Vodafone and the ESB announce plans to bring fibre to rural areas using overhead electricity cables
Vodafone is to extend its fibre footprint in yet another European nation by teaming up with the Electricity Strategy Board (ESB) in Ireland to build a €450 million (£358m) FTTP network across the country using existing electricity infrastructure.
The ESB, which builds and maintains this infrastructure, has been looking for a partner to build a state-assisted fibre network since 2012 in the hope that it can narrow the divide between urban and rural areas.
According to the country’s communications regulator ComReg, 43 percent of all fixed broadband customers in Ireland receive speeds of less than 10Mbps, but the new FTTP service should offer speeds of between 250Mbps and 1Gbps.
Ireland FTTP network
Fibre services are available in Ireland through the likes of Eircom and Liberty Global-owned UPC Ireland, but coverage is limited outside major cities. The ESB and Vodafone’s network will initially connect 500,000 premises not covered by these commercial deployments in 50 towns In Ireland, including Bray, Cork, Galway, Kilkenny, Limerick, Waterford and Wexford, by 2018.
The first connections are expected in 2015 and the joint-venture agreement includes scope for a second phase once the first is complete. Irish ministers claims SMBs in rural areas will become more competitive and that regional towns will be able to secure more jobs and investments.
They also promise urban areas will benefit as the open nature of the new network will allow anyone to offer services over it, stimulating competition.
“This initiative, combined with significant investments by other industry players means Ireland is beginning to position itself as a front runner in terms of tackling the high speed broadband deficit which almost all developed countries face,” says Pat Rabbitte, Minister for communications, energy and natural resources.
Vodafone fixed strategy
Vodafone, which also operates mobile services in Ireland, first entered the home broadband market in 2009 when it purchased BT Ireland’s residential and SMB customer base. It serves 200,000 customers and currently operates using BT and Eircom’s networks.
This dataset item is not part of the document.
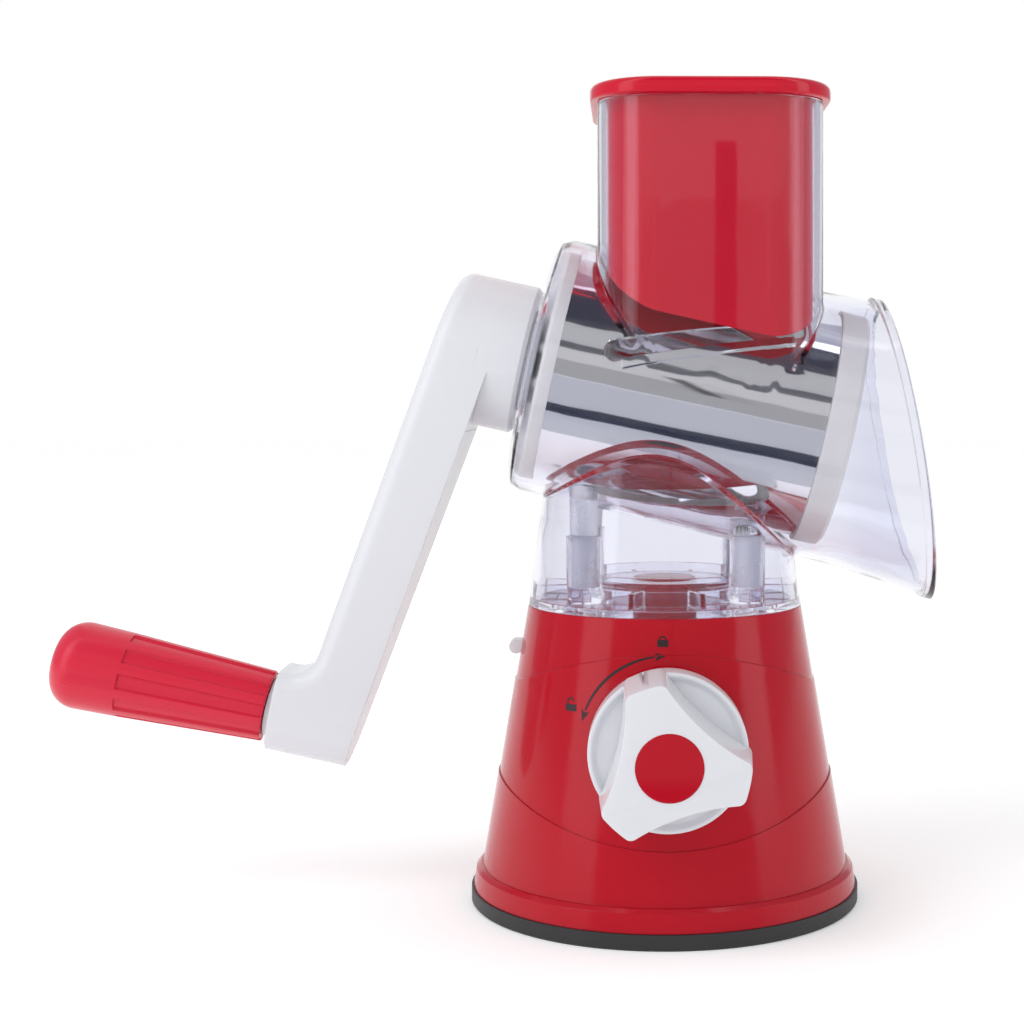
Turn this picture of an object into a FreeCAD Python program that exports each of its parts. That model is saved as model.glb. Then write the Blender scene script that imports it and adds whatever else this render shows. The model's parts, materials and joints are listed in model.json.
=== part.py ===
import FreeCAD, Part
import math
import os

# Rotary drum shredder on a suction foot. Millimetres, +Z up, +X toward the outlet, knob on the -Y side.
# The origin is the centre of the foot's resting face.
# Drum, barrel and crank are drawn along a level X axis and then tipped onto the drum axis.

# General clearances
running_gap = 0.05
fit_gap = 0.15
slide_gap = 0.3

# Suction cup
foot_radius = 64.0
foot_height = 5.0
foot_edge = 0.6
cup_seal_width = 12.0
cup_rise = 4.2
cup_skin = 2.6
cup_boss_radius = 12.5
cup_boss_height = 3.7
cup_lip_height = 2.0

# Base shell
base_height = 97.0
base_wall = 2.5
base_top_radius = 45.3
base_bottom_radius = 59.47
flange_height = 7.0
flange_inset = 0.7
flange_taper = 1.1
flange_edge = 1.2
skin_step = 0.4
upper_wave_front = 86.3
upper_wave_side = 72.6
lower_wave_front = 28.2
lower_wave_side = 42.7
deck_thickness = 2.2

# Bayonet spigot on the deck and the three lug pairs that lock the neck
spigot_radius = 24.0
spigot_height = 8.5
spigot_edge = 1.6
lug_count = 3
lug_span = 30.0
lug_reach = 2.7
lug_height = 2.6
bayonet_gap = 0.6

# Knob and its seat in the shell
knob_axis_height = 58.9
knob_radius = 24.3
knob_disc_thickness = 10.0
knob_body_depth = 22.0
knob_lobes = 3
knob_lobe_radius = 23.3
knob_lobe_width = 12.0
knob_waist_radius = 15.0
knob_pointer_angle = 107.7
knob_edge = 1.1
knob_skirt_edge = 0.5
knob_back_gap = 0.5
knob_dish_depth = 4.0
knob_rim_width = 1.6
knob_seat_inset = 0.55
knob_seat_thickness = 5.0
knob_pocket_gap = 0.7
knob_pocket_wall = 2.2
pointer_groove_width = 0.9
pointer_groove_depth = 0.5
knob_cap_radius = 10.1
knob_cap_thickness = 3.1
knob_cap_proud = 0.3
knob_cap_edge = 0.5
knob_screw_radius = 1.9
knob_screw_head_radius = 4.0
knob_screw_head_height = 2.8
knob_screw_length = 18.0

# Cam shaft and suction stem
cam_shaft_radius = 7.0
cam_square = 8.0
cam_square_length = 14.0
cam_throw = 5.0
cam_pin_radius = 3.2
cam_pin_length = 14.0
cam_web_radius = 9.0
cam_web_thickness = 2.0
cam_pin_angle = 164.0
cam_tail_radius = 4.0
cam_tail_length = 8.6
stem_radius = 6.0
stem_foot_radius = 9.0
stem_foot_thickness = 2.0
stem_neck_radius = 5.0
yoke_width = 26.0
yoke_depth = 10.0
yoke_height = 17.0
yoke_slot_width = 18.0

# Inner frame that guides the stem and carries the cam shaft's tail
frame_plate_thickness = 4.0
frame_hole_radius = 15.0
frame_tower_wall = 2.5
frame_tower_height = 13.0
frame_guide_radius = 10.0
frame_guide_height = 11.0
frame_post_width = 14.0
frame_post_thickness = 6.5
frame_post_gap = 1.5
frame_post_margin = 4.0
frame_rib_thickness = 3.0
frame_rib_reach = 15.0

# Screws that hold the inner frame
base_screw_count = 4
base_screw_inset = 4.0
base_screw_radius = 1.5
base_screw_head_radius = 3.2
base_screw_head_height = 2.0
base_screw_length = 13.0
screw_boss_radius = 4.0
screw_boss_height = 16.0

# Release latch
latch_thickness = 3.5
latch_width = 10.0
latch_inset = 3.3
latch_bar_length = 27.0
latch_travel = 4.0
latch_engagement = 2.4
latch_tab_height = 4.6
latch_tab_width = 6.0
latch_tab_drop = 11.8
latch_tab_reach = 4.4
latch_channel_wall = 2.0
latch_spring_length = 12.0
latch_spring_radius = 1.35
latch_spring_wire = 0.3

# Clear neck
neck_wall = 2.2
neck_draft = 0.1326
neck_seam = 0.2
neck_floor = 2.0
neck_ring_wall = 2.2
neck_ring_height = 10.8
neck_rib_count = 12
neck_rib_thickness = 1.4
neck_rib_height = 7.0
peg_x = 26.0
peg_y = 20.0
peg_radius = 4.4
peg_tip_radius = 3.5
peg_tip_length = 16.0
peg_shoulder_rise = 24.0
socket_wall = 1.9

# Drum axis
drum_axis_height = 167.6
drum_tilt = 12.5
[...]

The British-based operator is investing heavily in fixed line networks across Europe as it seeks to offset sliding revenues in its mobile business. It is building fibre infrastructure in Italy and Spain, while it has also agreed deals to purchase Kabel Deutschland in Germany and Ono in Spain.
“Vodafone is delighted to partner with ESB to make Ireland the first European country to roll-out nationwide fibre-to-the-building broadband on electricity infrastructure,” says Vodafone Ireland CEO Anne O’Leary.
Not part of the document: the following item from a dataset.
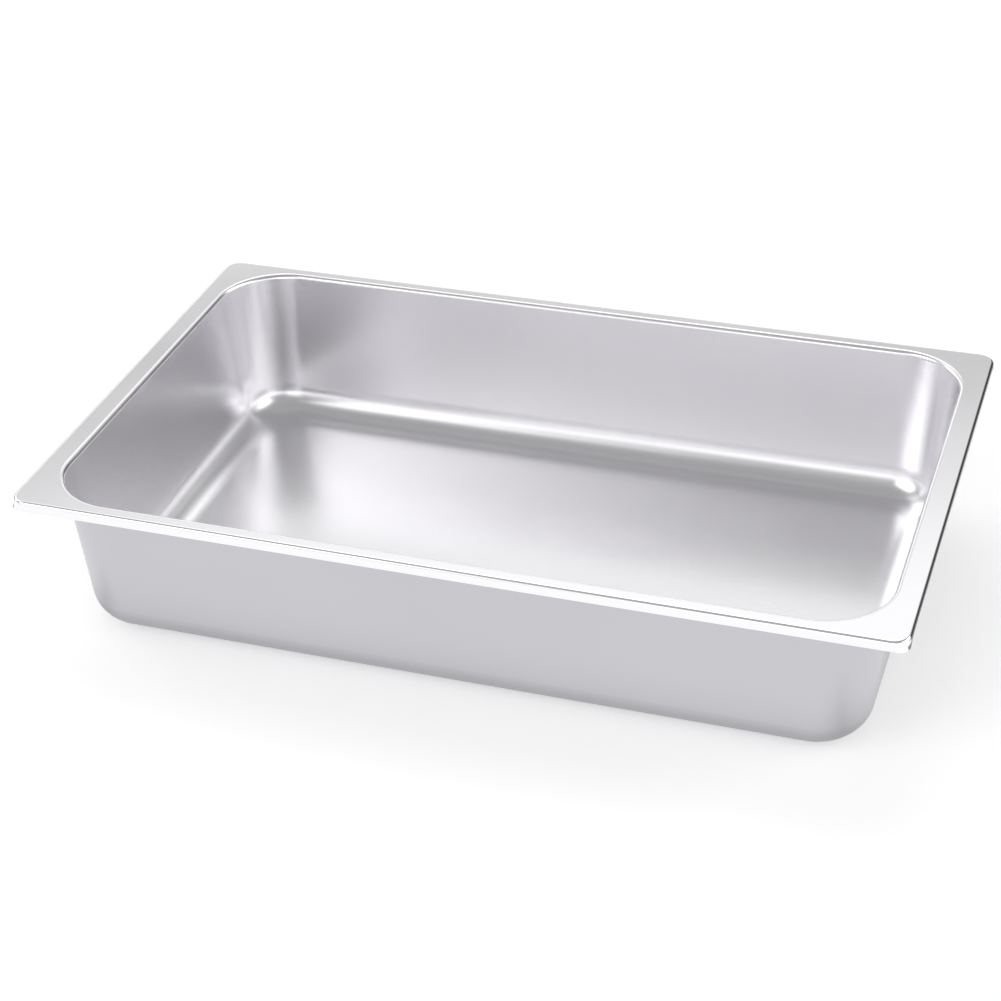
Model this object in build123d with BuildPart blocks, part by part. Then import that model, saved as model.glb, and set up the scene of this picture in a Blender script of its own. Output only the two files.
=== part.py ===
"""Full-size catering pan, drawn in one press stroke from one sheet of stainless steel.

The origin is on the underside of the floor at its middle, +X runs along the length and +Z is up.
All sizes are in millimetres and all angles in degrees.
"""

import os
from math import cos, radians

from build123d import *

# Stainless sheet, the same thickness all over
sheet = 0.7

# Rim: a flat flange all round, with a lip turned down at its edge
rim_length = 530.0
rim_width = 325.0
rim_corner = 10.5  # plan radius of the lip's outer face, next to the flange
lip_height = 6.5  # from the flange's top face to the lip's lower edge
lip_bend = 2.0  # outside radius of the fold from flange to lip
flare_height = 3.5  # the lowest part of the lip, which opens out at the corners
flare_corner = 4.0  # plan radius of the lip's outer face at its lower edge

# Shelf: from the lip's outer face to the inside of the bowl, in the plane of the flange's top face
end_shelf = 15.75
side_shelf = 10.25

# Bowl
pan_depth = 100.0  # from the floor's underside to the flange's top face
mouth_corner = 41.5  # plan radius of the inside, in the plane of the flange's top face
mouth_bend = 3.0  # radius of the rounded edge from the flange down into the walls
wall_draft = 5.7  # lean of the walls, which lets empty pans nest
floor_bend = 20.5  # inside radius from the walls into the floor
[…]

In the UK, government funding has been made available to extend superfast broadband to areas not covered by commercial deployments through the Broadband Delivery UK (BDUK) initiative.
However this has proved controversial as BT has won all of the money available under the scheme, while the primary technology used in the rollout has been Fibre to the cabinet (FTTC), which offers slower speeds than the FTTP being used by Vodafone and the ESB in Ireland.